Credit: Reuters/Naseer Ahmed
By Gul Yousafzai
QUETTA, Pakistan |
Wed Aug 31, 2011 8:39am EDT
QUETTA, Pakistan (Reuters) - A suspected suicide car bomb attack killed 10 people in Pakistan's southwestern Baluchistan province on Wednesday, police said, as the country celebrated the Muslim festival of Eid al-Fitr.
Two women and two children were among the dead and about 20 more were wounded in the blast in Quetta, the provincial capital of Baluchistan, which has been plagued by sectarian and separatist militant violence for years.
"According to initial information it appears to be a suspected suicide car bombing but we are investigating," a top police official, Hamid Shakeel, told Reuters.
Another police official, Ayaz Haider, said it was a sectarian attack and occurred in an area mostly inhabited by the Shi'ite Hazara community.
About 10 cars caught fire after the explosion, which also damaged nearby houses.
There was no claim of responsibility.
The attack came as people in predominantly Muslim Pakistan celebrated Eid al-Fitr, which marks the end of the Muslim fasting month of Ramadan.
The majority of Pakistanis are Sunni Muslims, with Shi'ites accounting for between 15 percent and 20 percent of a population of about 180 million.
Life is mostly peaceful in Pakistan between the two branches of Islam, but militants from both sides have killed thousands of people in tit-for-tat attacks since the 1980s, when Islamist militancy gained a foothold in the country.
Sunni and Shi'ite Muslims split in the 7th century over the question of succession of the Prophet Mohammad.
Baluchistan is Pakistan's biggest but poorest province, where Baluch separatists militants are fighting a protracted insurgency to demand more autonomy and control over the natural resources of their impoverished region.
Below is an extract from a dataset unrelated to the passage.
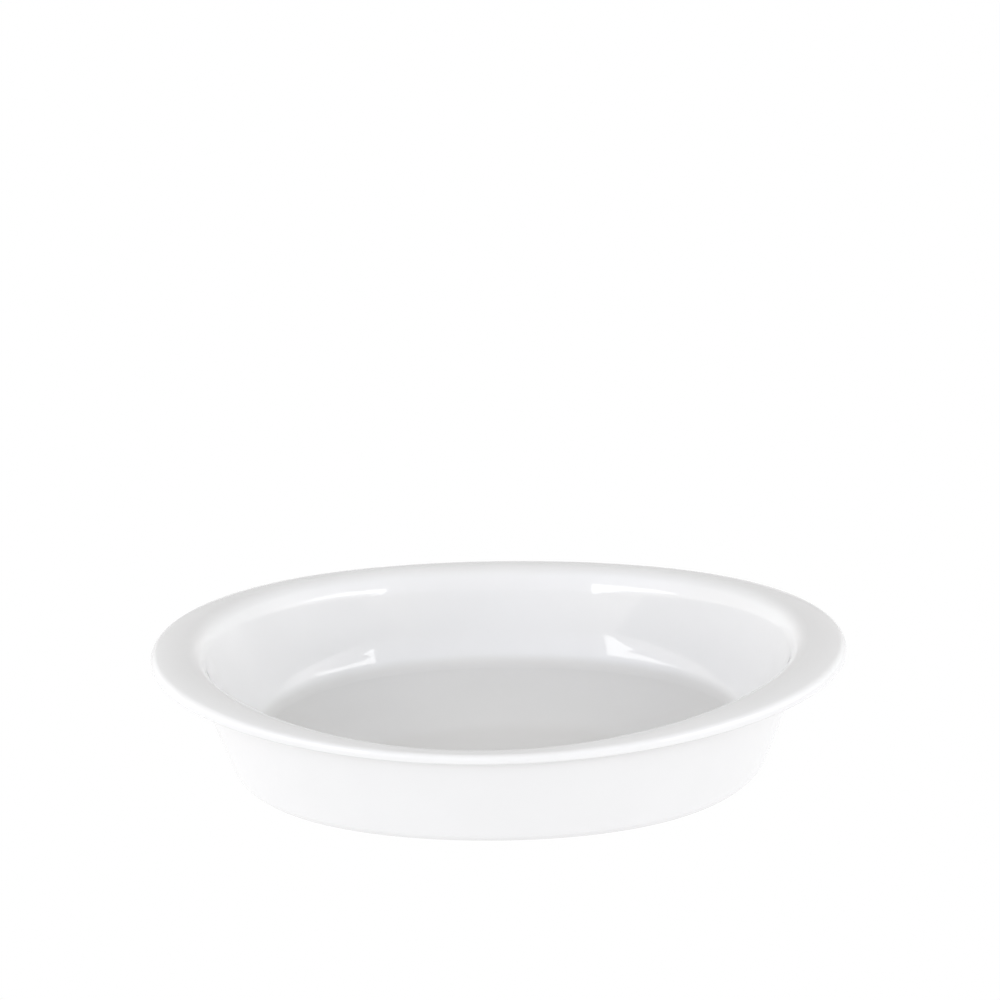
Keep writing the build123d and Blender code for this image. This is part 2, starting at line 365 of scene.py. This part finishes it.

Much of the violence in the past has been blamed on separatist militants.
Pro-Taliban militants are also active in the province which shares borders with Afghanistan and Iran.
Pakistan, a key U.S. ally in the war on terror, has seen a wave of violence in past years, most of it in the northwest where troops are battling militants.
There have been several attacks since al Qaeda chief Osama bin Laden was killed by U.S. special forces in a secret raid in another Pakistani garrison town in May.
Militants have vowed to avenge bin Laden's death.
A bomb blast killed at least nine people and wounded 12 in the northwestern garrison town of Risalpur last week.